------ Data block
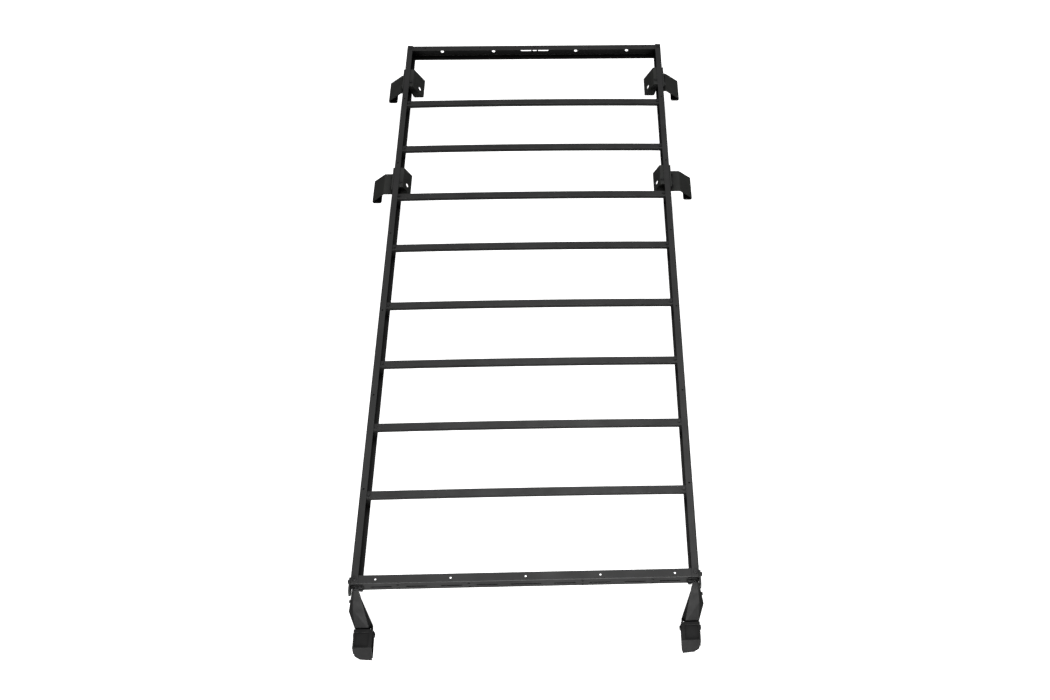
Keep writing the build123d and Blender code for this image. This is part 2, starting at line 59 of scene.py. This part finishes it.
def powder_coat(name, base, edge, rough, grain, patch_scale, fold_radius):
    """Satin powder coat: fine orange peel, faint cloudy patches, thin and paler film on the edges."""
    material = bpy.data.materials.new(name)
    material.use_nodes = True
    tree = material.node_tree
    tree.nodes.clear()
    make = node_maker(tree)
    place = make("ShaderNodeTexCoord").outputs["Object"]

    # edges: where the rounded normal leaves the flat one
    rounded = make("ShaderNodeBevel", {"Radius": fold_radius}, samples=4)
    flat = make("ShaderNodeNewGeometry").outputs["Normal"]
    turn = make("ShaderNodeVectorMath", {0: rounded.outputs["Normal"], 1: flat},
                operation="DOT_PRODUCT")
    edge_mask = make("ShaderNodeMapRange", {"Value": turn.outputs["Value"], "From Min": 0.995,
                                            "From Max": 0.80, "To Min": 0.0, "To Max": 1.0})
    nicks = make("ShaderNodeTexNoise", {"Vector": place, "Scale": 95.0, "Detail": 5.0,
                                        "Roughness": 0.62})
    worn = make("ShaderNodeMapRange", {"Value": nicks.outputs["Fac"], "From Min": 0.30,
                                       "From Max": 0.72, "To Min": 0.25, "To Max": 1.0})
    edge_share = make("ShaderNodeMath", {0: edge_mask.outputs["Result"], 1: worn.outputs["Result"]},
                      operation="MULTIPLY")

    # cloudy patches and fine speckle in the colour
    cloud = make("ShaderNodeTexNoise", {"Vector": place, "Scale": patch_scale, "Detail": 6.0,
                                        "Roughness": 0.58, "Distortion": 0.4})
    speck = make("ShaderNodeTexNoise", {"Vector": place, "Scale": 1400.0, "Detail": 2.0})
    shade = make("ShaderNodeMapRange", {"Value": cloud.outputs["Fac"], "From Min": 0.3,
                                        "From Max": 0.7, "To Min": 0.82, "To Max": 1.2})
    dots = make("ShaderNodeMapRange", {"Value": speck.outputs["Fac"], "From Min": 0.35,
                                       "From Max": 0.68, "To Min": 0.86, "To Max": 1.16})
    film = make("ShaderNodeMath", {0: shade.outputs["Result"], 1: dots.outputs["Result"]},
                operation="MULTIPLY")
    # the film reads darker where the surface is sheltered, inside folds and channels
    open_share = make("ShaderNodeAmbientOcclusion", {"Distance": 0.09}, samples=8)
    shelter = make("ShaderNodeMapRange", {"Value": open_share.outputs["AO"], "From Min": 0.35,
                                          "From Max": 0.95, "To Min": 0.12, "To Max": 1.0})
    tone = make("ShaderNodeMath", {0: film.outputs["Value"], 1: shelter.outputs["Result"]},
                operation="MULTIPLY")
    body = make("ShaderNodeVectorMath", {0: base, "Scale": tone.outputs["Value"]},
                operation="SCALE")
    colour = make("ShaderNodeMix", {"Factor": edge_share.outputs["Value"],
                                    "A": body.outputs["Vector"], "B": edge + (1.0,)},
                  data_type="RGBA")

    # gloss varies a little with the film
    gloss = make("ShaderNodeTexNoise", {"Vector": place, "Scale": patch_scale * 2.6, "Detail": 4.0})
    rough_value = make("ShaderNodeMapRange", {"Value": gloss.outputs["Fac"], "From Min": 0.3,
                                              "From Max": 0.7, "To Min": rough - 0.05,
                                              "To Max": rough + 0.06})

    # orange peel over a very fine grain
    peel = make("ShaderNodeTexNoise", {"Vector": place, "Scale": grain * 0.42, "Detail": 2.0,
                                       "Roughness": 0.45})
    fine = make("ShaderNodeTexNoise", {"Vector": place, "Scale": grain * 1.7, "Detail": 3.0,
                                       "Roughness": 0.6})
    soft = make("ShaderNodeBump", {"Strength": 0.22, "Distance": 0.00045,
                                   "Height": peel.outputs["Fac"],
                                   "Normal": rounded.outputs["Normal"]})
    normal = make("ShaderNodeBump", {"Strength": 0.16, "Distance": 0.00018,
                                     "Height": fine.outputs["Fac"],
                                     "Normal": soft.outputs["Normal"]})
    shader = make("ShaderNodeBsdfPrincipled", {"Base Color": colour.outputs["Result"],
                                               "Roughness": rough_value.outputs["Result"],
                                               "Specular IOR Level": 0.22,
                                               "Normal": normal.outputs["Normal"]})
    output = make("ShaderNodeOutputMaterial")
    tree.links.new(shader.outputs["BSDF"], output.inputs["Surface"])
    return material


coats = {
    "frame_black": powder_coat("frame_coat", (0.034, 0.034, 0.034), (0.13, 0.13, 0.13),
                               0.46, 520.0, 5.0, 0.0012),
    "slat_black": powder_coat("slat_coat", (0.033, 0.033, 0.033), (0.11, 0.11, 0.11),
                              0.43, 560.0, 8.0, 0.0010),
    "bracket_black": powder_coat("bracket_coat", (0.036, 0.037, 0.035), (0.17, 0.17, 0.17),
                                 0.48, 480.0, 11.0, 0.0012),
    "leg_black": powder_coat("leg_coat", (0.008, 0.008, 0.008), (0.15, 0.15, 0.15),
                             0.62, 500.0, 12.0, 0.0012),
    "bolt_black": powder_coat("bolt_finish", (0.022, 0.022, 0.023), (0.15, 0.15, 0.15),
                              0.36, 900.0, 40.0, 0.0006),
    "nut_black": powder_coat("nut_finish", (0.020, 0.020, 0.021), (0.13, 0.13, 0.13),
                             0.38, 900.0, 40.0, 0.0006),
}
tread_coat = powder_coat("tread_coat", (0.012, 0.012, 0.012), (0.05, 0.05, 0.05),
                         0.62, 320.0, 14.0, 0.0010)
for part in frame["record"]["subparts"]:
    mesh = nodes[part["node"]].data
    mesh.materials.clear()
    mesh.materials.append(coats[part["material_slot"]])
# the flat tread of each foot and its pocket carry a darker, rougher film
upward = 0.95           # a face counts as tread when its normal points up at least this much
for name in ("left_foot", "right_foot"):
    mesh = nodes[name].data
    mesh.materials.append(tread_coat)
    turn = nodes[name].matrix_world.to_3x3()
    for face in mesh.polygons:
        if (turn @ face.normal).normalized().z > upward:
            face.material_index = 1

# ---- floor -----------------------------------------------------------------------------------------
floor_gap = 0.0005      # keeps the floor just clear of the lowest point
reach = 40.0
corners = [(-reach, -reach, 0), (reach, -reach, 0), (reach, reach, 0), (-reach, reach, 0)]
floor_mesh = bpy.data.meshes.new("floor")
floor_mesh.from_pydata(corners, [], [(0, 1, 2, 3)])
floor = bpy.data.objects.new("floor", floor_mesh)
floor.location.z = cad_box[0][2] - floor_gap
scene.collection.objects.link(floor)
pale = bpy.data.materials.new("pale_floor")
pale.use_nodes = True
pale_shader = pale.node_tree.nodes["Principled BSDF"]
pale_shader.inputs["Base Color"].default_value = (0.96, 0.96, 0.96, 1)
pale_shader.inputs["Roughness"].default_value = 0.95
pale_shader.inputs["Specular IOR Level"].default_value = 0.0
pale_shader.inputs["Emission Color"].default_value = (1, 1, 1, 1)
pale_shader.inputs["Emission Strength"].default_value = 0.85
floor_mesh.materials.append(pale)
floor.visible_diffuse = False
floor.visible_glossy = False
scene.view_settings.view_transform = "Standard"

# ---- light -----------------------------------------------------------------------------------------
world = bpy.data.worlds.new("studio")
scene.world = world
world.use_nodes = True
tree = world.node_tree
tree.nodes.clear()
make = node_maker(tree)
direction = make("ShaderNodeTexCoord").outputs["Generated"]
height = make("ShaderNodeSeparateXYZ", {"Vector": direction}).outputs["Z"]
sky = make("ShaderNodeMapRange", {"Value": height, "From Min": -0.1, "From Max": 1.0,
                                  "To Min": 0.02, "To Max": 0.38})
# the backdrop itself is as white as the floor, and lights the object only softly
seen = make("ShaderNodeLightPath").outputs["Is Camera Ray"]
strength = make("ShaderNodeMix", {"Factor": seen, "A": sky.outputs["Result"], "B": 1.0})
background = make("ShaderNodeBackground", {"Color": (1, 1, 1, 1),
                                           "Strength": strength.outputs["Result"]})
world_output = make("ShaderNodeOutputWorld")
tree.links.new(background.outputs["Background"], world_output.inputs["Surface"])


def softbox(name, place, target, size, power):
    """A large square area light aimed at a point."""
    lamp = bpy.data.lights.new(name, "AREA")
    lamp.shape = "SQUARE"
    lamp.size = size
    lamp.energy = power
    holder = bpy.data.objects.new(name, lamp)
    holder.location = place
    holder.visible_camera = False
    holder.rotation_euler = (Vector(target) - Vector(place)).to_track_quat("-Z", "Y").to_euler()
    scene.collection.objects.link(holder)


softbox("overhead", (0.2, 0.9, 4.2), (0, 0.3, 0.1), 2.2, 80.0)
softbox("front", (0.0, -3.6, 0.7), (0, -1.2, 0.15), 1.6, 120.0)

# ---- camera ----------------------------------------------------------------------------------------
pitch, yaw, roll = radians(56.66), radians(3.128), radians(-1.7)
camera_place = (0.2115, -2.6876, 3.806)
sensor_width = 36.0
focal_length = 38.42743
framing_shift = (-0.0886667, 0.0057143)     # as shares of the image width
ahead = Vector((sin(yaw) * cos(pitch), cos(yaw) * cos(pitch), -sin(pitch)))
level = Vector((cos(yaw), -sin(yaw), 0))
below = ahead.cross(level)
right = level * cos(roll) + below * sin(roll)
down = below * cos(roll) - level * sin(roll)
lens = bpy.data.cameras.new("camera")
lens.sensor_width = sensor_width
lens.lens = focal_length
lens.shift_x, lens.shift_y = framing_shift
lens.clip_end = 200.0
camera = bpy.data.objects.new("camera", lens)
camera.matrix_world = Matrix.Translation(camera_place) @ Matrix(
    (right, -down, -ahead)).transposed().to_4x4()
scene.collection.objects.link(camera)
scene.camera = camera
------------
Which lines contain the word "part"? Copy each of them.

_Expected answer_
Keep writing the build123d and Blender code for this image. This is part 2, starting at line 59 of scene.py. This part finishes it.
for part in frame["record"]["subparts"]:
    mesh = nodes[part["node"]].data
    mesh.materials.append(coats[part["material_slot"]])